Pierre Bricault

Pierre looks for new European software champions, with a particular focus on France.


Pierre joined us from Luko, the Paris-based insurtech startup reinventing home insurance, where he was Head of Partnerships. Before that, he held roles as a consultant and analyst at McKinsey, Credit Suisse and BNP Paribas.


He holds a masters degree in Business Management from EDHEC Business School, and another in Finance and Private Equity from the LSE.

In conversation
Why B2B software VC?
As a previous business owner in a B2C startup, I know that the way to win and execute faster, cheaper and better is by using the right technology and tools in your daily work. Now I can spend my days looking for the next big and really useful tools for B2B!
Most exciting moment at Dawn?
My first week at Dawn, I immediately traveled to Slush. What an onboarding! Meeting that many VCs and entrepreneurs within a few days and building relationships within the ecosystem was a great experience.
What do you think is the most interesting trend in the industry, and why?

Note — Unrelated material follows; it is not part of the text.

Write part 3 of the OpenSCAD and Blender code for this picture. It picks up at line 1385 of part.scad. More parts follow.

Even if it’s not really new, I’m excited by what open banking still has to offer. We’ve barely scratched the surface of what PSD2 can offer. Beyond mortgage and consumer finance scoring, there are plenty of use cases left to explore in massive verticals, like insurance and real estate.
And the quick fire round…
Favourite SaaS metric and why
Coming from the B2C insurance world, where lifetime value (LTV) and customer acquisition cost (CAC) is king, and where each customer is a bet for several years, I’m amazed by the great CAC payback period of B2B SaaS! Of course, this is nothing without good growth, which is still the north star when you’ve just proven your product market fit!

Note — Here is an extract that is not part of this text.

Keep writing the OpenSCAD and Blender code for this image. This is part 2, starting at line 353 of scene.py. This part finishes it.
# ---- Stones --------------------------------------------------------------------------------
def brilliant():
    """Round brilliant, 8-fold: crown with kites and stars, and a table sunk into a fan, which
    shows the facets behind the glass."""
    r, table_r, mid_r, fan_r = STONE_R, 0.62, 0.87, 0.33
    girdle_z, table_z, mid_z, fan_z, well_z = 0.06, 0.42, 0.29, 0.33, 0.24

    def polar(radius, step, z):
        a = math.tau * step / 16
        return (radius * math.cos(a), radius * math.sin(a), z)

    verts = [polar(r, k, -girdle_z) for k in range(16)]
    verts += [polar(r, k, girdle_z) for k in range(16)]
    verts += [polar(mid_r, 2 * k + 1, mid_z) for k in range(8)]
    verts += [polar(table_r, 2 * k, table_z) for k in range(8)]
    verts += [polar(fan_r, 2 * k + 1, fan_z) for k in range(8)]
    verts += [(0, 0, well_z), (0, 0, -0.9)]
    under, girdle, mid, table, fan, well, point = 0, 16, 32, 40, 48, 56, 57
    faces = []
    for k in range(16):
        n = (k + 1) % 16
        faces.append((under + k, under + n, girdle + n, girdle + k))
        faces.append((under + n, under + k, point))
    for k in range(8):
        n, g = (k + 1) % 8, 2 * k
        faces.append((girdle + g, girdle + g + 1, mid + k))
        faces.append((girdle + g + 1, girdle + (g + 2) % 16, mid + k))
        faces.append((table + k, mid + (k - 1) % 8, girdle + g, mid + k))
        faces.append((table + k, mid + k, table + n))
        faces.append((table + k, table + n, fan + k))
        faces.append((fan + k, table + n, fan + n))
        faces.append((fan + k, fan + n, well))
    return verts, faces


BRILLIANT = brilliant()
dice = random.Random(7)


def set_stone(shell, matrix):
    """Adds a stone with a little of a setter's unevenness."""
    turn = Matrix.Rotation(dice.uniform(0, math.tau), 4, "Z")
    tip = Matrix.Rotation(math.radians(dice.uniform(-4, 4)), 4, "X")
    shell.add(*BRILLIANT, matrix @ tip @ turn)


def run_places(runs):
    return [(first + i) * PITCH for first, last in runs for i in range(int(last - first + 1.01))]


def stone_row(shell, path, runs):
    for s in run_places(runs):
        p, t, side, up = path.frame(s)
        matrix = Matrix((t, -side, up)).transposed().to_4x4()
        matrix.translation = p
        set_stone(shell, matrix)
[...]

Best and worst thing to see in a deck
Best: Detailed appendix that preempts investors’ questions. It means you’re not taking them for fools and that you’re well prepared. Worst: No clear differentiation versus the competition. Or, even worse, not recognising there is competition when it exists.
If you could build one company right now, what would it be?

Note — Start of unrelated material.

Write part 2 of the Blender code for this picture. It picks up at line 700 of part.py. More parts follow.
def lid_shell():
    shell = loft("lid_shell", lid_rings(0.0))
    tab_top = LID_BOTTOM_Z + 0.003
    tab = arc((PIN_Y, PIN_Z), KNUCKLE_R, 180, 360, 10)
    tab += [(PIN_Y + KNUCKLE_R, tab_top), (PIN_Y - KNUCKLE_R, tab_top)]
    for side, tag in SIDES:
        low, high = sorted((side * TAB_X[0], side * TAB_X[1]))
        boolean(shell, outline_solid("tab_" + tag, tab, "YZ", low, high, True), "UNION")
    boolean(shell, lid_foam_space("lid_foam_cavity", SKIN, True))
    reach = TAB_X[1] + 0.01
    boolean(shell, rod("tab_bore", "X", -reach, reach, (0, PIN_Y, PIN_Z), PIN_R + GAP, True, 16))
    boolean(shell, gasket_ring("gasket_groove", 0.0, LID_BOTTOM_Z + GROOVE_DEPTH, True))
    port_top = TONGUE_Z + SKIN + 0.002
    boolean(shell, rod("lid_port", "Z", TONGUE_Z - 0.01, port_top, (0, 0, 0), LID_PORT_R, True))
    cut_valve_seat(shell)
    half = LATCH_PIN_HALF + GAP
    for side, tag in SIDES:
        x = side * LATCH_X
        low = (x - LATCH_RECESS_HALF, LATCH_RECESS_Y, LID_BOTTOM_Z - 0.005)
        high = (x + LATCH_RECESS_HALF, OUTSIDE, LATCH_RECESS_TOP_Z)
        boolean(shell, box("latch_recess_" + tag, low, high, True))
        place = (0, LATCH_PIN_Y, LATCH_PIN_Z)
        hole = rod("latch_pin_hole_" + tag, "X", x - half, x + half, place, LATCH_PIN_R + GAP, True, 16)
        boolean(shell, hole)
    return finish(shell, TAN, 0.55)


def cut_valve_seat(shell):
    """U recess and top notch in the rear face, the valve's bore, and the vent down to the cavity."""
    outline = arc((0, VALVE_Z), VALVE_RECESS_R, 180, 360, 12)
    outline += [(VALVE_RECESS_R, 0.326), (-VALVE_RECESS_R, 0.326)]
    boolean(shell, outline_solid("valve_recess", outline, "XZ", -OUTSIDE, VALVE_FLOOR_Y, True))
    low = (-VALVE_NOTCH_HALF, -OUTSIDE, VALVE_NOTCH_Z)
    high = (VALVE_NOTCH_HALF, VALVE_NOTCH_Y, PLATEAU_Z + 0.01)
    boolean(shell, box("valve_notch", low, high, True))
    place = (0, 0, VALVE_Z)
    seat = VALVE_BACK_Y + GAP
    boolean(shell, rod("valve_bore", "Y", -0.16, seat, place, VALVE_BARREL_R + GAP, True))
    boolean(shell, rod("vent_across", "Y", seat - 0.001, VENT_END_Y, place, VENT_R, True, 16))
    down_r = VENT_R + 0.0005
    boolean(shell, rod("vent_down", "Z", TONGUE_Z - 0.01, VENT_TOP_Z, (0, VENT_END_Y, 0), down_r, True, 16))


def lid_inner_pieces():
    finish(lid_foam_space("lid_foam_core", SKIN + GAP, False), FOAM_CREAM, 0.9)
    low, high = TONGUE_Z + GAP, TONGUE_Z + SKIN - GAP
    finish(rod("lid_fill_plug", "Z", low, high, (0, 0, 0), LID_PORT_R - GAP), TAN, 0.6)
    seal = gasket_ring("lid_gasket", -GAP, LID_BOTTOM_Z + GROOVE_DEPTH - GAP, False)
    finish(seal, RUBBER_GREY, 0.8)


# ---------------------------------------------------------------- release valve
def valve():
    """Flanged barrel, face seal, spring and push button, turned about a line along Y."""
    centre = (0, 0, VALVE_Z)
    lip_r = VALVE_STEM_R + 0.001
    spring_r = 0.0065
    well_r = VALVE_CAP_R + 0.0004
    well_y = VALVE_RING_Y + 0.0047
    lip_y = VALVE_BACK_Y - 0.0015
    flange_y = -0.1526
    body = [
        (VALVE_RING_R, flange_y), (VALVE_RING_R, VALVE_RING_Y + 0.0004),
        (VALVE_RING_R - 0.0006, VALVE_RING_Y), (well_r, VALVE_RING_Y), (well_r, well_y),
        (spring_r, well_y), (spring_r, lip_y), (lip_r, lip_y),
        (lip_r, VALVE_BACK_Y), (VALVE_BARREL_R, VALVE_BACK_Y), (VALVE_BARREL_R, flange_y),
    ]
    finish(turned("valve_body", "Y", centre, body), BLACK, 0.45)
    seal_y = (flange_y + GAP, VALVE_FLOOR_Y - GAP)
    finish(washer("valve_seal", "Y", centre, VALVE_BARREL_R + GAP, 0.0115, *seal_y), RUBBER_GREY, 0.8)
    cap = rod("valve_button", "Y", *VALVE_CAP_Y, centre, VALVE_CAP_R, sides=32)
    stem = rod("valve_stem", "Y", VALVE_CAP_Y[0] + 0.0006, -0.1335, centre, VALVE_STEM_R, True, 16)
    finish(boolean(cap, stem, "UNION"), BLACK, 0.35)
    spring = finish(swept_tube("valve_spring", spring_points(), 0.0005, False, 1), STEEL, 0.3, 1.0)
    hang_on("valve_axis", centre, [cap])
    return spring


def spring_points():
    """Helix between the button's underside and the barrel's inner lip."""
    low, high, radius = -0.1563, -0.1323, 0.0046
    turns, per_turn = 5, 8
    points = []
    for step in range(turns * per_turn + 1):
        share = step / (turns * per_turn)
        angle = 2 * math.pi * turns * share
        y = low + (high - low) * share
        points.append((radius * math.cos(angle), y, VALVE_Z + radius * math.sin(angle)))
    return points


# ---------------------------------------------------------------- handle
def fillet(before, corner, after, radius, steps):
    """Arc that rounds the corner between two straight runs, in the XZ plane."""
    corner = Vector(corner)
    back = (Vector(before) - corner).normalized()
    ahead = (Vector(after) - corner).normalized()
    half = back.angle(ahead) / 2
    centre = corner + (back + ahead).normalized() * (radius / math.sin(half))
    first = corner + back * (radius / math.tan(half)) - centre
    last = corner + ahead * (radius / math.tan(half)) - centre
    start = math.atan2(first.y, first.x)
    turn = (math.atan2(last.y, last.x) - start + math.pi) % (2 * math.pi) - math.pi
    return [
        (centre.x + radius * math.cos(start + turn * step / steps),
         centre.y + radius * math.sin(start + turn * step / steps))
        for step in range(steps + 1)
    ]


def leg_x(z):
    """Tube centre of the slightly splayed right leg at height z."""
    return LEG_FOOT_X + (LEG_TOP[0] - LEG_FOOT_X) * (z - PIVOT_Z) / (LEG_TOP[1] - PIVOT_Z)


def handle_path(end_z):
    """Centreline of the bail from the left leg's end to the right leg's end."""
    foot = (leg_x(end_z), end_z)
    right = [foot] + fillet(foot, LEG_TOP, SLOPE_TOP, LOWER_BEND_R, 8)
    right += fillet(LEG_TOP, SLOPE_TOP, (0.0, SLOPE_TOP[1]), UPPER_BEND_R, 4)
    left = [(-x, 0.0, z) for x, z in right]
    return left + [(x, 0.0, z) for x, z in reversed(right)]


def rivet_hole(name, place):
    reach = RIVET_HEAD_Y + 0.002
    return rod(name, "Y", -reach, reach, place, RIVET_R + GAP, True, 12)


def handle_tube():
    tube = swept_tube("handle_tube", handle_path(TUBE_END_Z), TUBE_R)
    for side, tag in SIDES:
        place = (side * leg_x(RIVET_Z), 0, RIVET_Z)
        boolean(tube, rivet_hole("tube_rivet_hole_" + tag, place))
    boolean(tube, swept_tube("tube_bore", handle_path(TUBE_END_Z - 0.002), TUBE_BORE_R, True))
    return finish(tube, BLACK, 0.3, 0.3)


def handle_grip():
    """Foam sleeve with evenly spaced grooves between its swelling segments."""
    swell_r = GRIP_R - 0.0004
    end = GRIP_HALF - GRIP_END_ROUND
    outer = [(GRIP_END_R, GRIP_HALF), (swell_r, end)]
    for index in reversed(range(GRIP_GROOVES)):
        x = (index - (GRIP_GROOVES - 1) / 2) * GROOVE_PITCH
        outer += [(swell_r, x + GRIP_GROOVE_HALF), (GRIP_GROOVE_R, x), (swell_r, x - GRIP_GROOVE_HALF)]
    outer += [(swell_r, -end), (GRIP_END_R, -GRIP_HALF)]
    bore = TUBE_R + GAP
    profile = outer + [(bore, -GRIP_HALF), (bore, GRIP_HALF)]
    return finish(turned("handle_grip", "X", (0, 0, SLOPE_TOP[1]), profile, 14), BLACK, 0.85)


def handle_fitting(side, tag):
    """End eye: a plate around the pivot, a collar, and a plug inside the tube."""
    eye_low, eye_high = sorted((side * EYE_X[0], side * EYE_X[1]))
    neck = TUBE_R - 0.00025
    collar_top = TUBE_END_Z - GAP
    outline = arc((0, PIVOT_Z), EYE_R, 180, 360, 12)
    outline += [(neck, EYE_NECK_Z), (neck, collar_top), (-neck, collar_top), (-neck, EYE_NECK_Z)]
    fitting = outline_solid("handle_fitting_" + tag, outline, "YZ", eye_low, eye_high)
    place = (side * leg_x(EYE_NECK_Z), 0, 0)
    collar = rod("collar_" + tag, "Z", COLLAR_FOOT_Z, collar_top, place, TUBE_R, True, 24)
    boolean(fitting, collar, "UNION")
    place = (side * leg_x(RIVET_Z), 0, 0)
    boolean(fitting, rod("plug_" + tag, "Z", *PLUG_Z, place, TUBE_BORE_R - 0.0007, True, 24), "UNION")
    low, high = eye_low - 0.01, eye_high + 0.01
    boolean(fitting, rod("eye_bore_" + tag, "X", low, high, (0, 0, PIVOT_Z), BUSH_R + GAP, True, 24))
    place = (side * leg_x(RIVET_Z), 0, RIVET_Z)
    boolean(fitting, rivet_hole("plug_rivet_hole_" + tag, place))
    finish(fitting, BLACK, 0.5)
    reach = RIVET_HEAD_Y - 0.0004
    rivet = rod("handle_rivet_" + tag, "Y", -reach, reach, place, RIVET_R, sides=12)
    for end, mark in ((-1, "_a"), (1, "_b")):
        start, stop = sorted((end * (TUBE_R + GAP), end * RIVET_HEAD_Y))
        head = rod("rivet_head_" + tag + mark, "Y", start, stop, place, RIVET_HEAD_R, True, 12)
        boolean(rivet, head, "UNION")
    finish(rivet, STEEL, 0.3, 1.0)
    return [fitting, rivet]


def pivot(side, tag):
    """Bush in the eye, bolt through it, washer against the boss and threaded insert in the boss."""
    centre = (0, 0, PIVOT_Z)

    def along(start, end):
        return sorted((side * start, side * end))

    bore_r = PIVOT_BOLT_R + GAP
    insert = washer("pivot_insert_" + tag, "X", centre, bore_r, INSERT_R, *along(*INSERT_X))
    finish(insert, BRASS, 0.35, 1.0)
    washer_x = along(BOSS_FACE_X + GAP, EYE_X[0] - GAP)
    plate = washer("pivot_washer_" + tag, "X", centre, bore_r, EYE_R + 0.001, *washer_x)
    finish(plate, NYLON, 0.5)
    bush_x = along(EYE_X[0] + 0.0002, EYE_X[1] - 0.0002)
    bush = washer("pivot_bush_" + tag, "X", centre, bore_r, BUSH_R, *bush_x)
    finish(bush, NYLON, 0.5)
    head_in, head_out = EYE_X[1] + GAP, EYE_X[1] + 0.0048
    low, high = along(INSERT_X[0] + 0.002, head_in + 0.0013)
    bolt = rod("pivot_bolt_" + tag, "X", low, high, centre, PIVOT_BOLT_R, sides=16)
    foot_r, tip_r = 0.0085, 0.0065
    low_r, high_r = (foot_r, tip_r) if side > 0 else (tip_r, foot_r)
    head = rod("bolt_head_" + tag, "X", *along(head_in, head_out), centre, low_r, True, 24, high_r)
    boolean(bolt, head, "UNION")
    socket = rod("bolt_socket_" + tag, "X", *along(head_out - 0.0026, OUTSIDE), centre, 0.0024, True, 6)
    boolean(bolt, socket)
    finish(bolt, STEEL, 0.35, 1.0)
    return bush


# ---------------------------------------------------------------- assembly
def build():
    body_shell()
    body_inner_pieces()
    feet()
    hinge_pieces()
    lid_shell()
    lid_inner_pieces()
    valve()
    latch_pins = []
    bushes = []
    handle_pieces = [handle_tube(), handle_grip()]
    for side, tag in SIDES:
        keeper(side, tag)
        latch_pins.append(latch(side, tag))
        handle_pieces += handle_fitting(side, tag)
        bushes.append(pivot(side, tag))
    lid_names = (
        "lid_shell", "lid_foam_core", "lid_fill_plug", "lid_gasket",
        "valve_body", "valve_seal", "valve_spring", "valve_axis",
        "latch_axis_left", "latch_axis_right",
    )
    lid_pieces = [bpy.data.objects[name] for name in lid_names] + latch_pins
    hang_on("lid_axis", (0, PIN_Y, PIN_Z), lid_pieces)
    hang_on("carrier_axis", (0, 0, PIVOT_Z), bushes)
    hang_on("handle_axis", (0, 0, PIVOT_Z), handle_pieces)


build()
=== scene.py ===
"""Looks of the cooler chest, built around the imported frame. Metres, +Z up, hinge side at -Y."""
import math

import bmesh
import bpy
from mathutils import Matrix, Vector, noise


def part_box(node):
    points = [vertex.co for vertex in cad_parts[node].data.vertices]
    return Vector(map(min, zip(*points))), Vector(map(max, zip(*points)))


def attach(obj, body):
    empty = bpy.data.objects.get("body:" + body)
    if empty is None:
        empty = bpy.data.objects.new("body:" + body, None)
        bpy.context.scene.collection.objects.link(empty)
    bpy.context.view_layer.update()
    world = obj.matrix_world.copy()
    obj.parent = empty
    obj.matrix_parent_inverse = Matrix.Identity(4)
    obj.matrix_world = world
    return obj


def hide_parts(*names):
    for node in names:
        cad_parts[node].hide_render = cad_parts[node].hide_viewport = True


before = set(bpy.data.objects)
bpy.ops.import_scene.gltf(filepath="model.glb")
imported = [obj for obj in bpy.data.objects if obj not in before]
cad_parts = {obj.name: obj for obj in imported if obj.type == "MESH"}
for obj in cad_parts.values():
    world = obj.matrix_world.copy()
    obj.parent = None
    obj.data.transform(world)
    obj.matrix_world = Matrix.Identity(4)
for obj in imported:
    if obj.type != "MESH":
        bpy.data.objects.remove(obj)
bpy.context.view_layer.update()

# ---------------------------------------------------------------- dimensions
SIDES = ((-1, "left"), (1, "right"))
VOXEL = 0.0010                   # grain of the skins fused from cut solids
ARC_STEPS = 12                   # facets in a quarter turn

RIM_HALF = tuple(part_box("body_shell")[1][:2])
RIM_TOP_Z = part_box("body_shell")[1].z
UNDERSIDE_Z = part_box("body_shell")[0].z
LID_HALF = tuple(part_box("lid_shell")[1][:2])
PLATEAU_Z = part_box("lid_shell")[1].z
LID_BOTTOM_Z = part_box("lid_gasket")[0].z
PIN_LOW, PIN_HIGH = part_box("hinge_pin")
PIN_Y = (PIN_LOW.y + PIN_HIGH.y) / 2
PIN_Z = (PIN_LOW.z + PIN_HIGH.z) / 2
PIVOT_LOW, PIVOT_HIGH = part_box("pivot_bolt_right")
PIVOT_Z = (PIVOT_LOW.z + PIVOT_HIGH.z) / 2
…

I’m amazed by how many low-value tasks are still done manually in investment banking. Analysts and associates should be able to focus more on the complexity of their models and answering the right questions, rather than computing comparables from well-known databases and formatting slides. There’s definitely an opportunity to automate some of the workload, and hopefully spare them the long nights!
Best piece of advice you have given or received?
Recruit ambitious people and give them ownership. If they have high expectations for themselves and feel responsible for their work, they'll have a real opportunity to grow and realise their potential.